The American colonies had seen their own spiritual decline during the late 1700s, but not because of outward oppression. For them, it was more of a generation that arose that didn’t remember Pharaoh. The religious persecutions that had driven them were dim memories for the children of those who risked much to come here. While the Reformation in France was stamped out by the heavy boot of Rome, many American colonists were simply too satisfied with the bounty of their new land to think much about God anymore.

By the mid-1700s much of New England had grown cold and sterile toward all things spiritual. That is not to say the people didn’t attend church, because they did. The problem was that most went out of societal expectation rather than devotion to God. When Jonathan Edwards took the place of his grandfather as pastor of the Northampton Church, he soon realized he was leading a largely unconverted congregation. Edwards’ prophetic messages (like his famous “Sinners in the Hands of an Angry God”), along with the preaching of men like George Whitefield, ushered in the First Great Awakening among the colonists.

In 1737 Edwards published an account of the beginnings of this awakening called, “A Faithful Narrative of the Surprising Work of God in the Conversion of Many Hundred Souls in Northampton.” In that tract he wrote:

The town seemed to be full of the presence of God. It never was so full of love, nor so full of joy and yet as full of distress as it was then.

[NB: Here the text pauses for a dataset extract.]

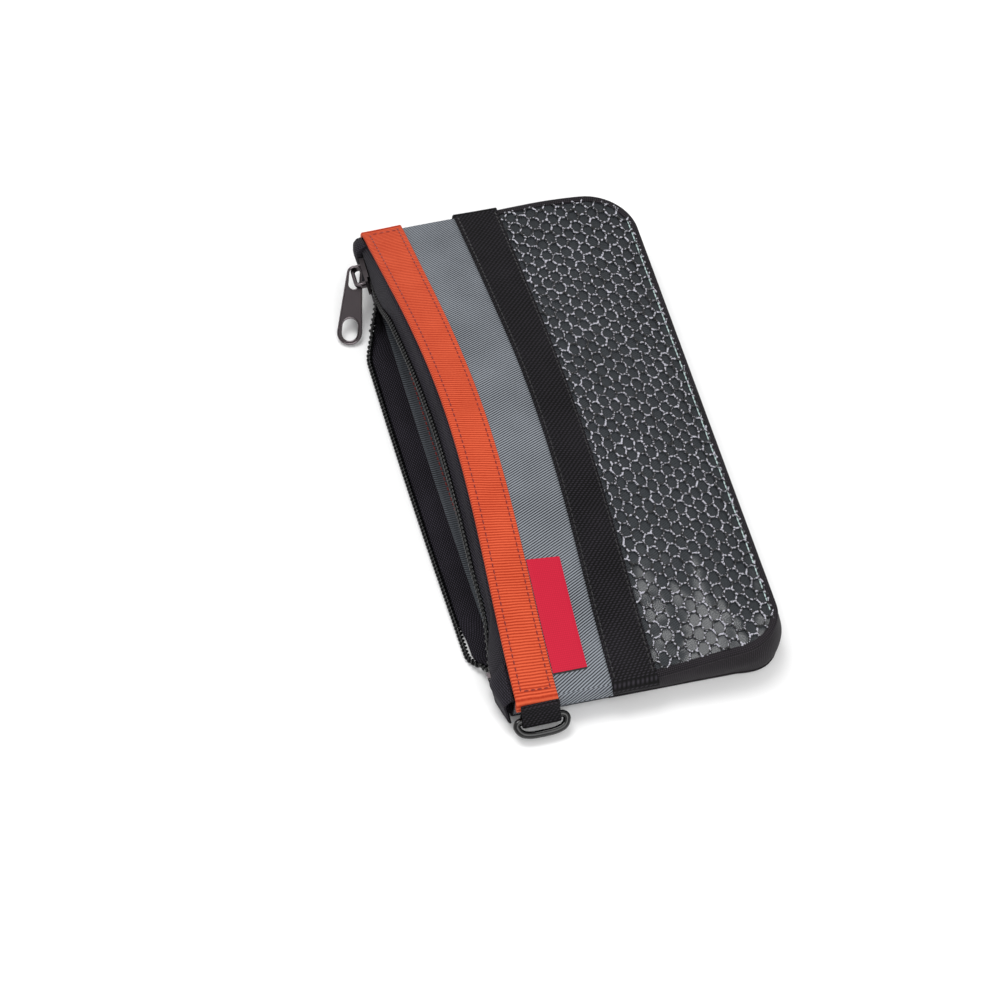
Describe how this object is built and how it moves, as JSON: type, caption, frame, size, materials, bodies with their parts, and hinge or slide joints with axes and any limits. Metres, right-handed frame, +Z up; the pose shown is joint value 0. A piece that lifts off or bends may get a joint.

There were remarkable tokens of God’s presence in almost every house.

George Whitefield, a Calvinistic Methodist, traversed the Atlantic an amazing 13 times and preached 18,000 sermons before his death in 1770. Though he himself was enamored with the worldliness of France, Benjamin Franklin developed a friendship with Whitefield and attributed the improving character of America to Whitefield and the Awakening. While France had all but forgotten its soul, the American colonials were rediscovering theirs.  So much so, it is estimated one out of every five colonists was converted to Christ during a 30-year period.

Learning from History

So what is to be learned from this brief history lesson?  It certainly isn’t that America is a decidedly Christian nation. It wasn’t in the beginning and it most assuredly isn’t now. Men like Thomas Paine, Thomas Jefferson, and Benjamin Franklin were not what most would consider Christian. But the New Englanders in particular were solidly evangelical and had undergone an intense spiritual revival in the years leading up to the American Revolution. Their influence served as a foundation for a different kind of political change than in France.

The French, lacking generations of spiritual underpinnings, were not ready to take the lead of any kind of government. Instead, they plunged from bad to worse and were primed to look to a dictator as their savior. Rather than bring them redemption, Napoleon led them toward yet even more bloodshed. The American colonists, though flawed, had something the French did not – a general sense of God’s presence.

History is the culmination of events already past, an unchangeable eddy of actions that have brought us to where we are today. Unlike history, however, our future is not yet set in stone. Just as the original colonists found hope in the sense of God’s presence, it’s in that same presence, though diminished from choices we’ve made, that we still hope.

And because that hope still remains, anything is possible.